The theoretical lower limit is defined by the load resolution (0.01 µN) and signal-to-noise ratio; practical detection depends on coating stiffness, substrate compliance, and acoustic coupling—but routinely achieves L_c quantification down to ~100 µN for hard coatings on stiff substrates.
Can the NST³ perform tests under controlled humidity or temperature?
Yes—when integrated with Anton Paar’s environmental modules (e.g., Humidity Chamber HUMI or Temperature Stage TS), it supports scratch testing from −30 °C to +200 °C and RH 5–95% with continuous environmental monitoring.
Is AFM integration hardware-compatible or software-only?

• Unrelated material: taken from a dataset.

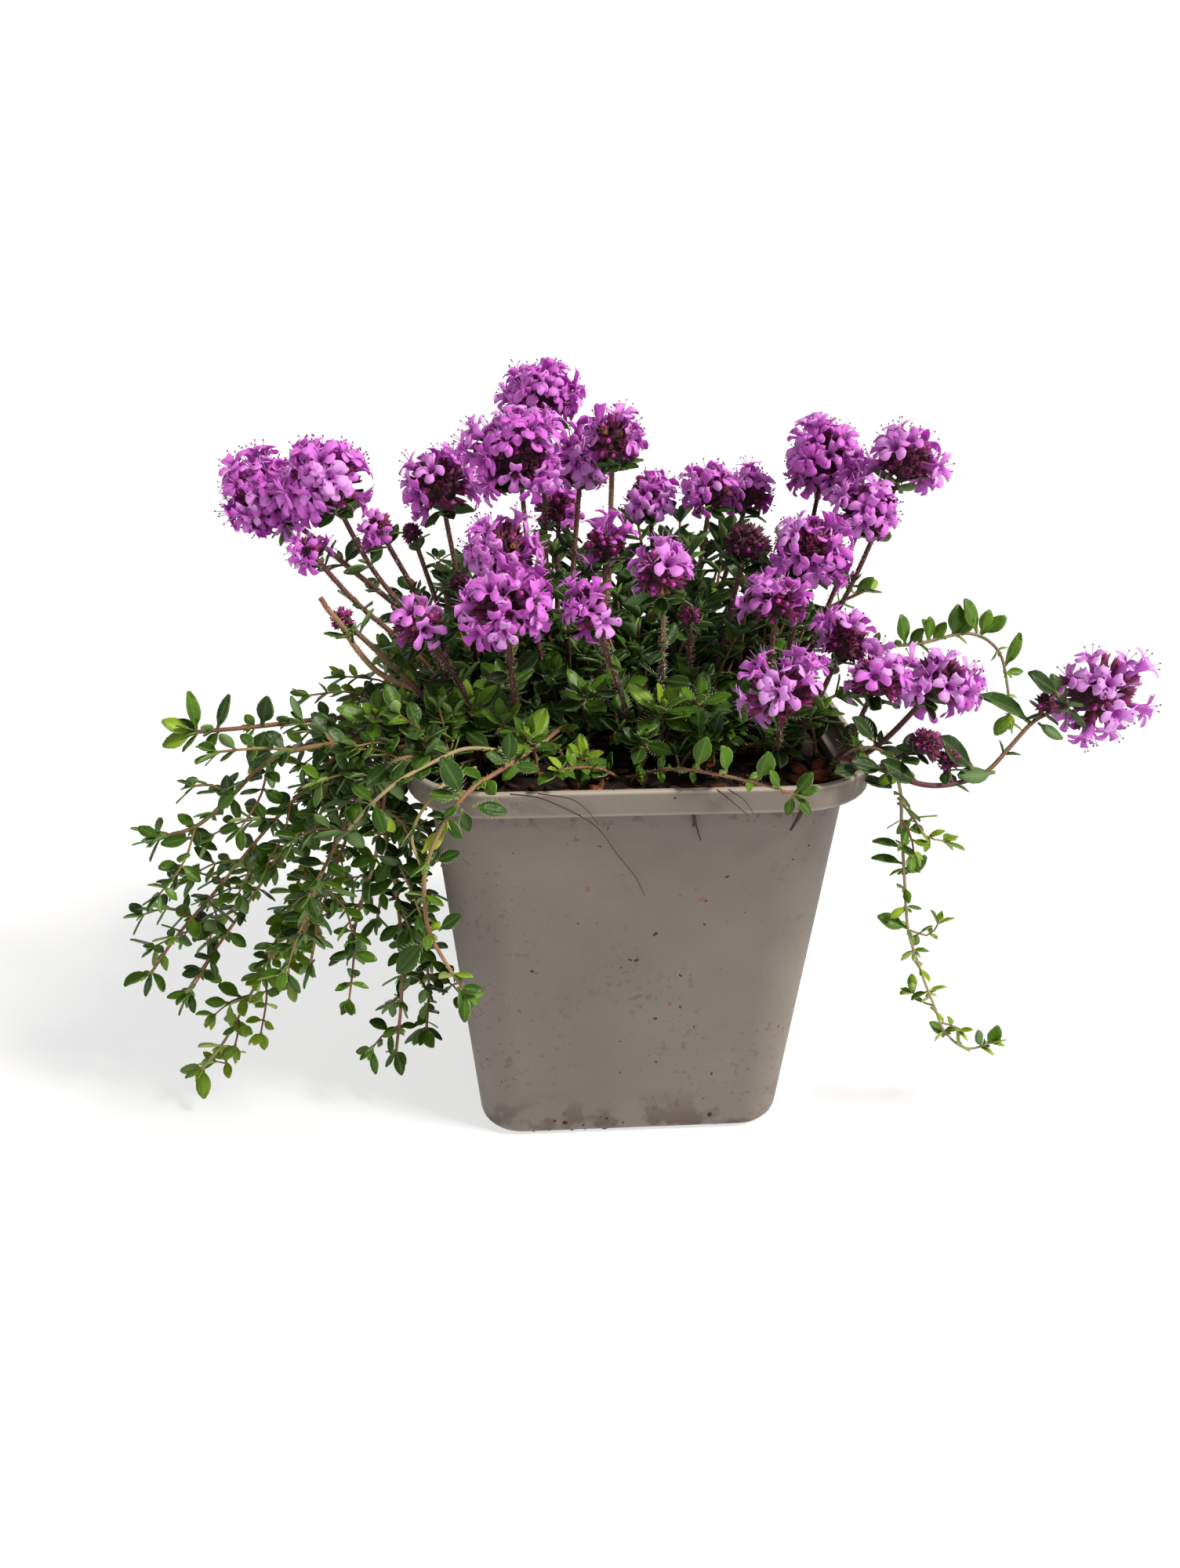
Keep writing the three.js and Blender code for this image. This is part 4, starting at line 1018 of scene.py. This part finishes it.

AFM head mounting is fully mechanical and electrical via the STEP platform’s standardized interface; Nova software natively controls both scratch and AFM modules, enabling synchronized acquisition without external synchronization hardware.
How does the NST³ handle surface roughness during depth calibration?
Pre-scan topography is acquired at ≥10× higher lateral resolution than scratch width; depth correction uses local surface slope and curvature interpolation—not simple averaging—ensuring accurate penetration depth even over RMS roughness >50 nm.
Are calibration standards provided with the instrument?
Yes—certified reference samples (e.g., fused silica for depth, calibrated cantilevers for load) are supplied with initial commissioning, and periodic recalibration services are available through Anton Paar’s accredited metrology labs in Graz and Boston.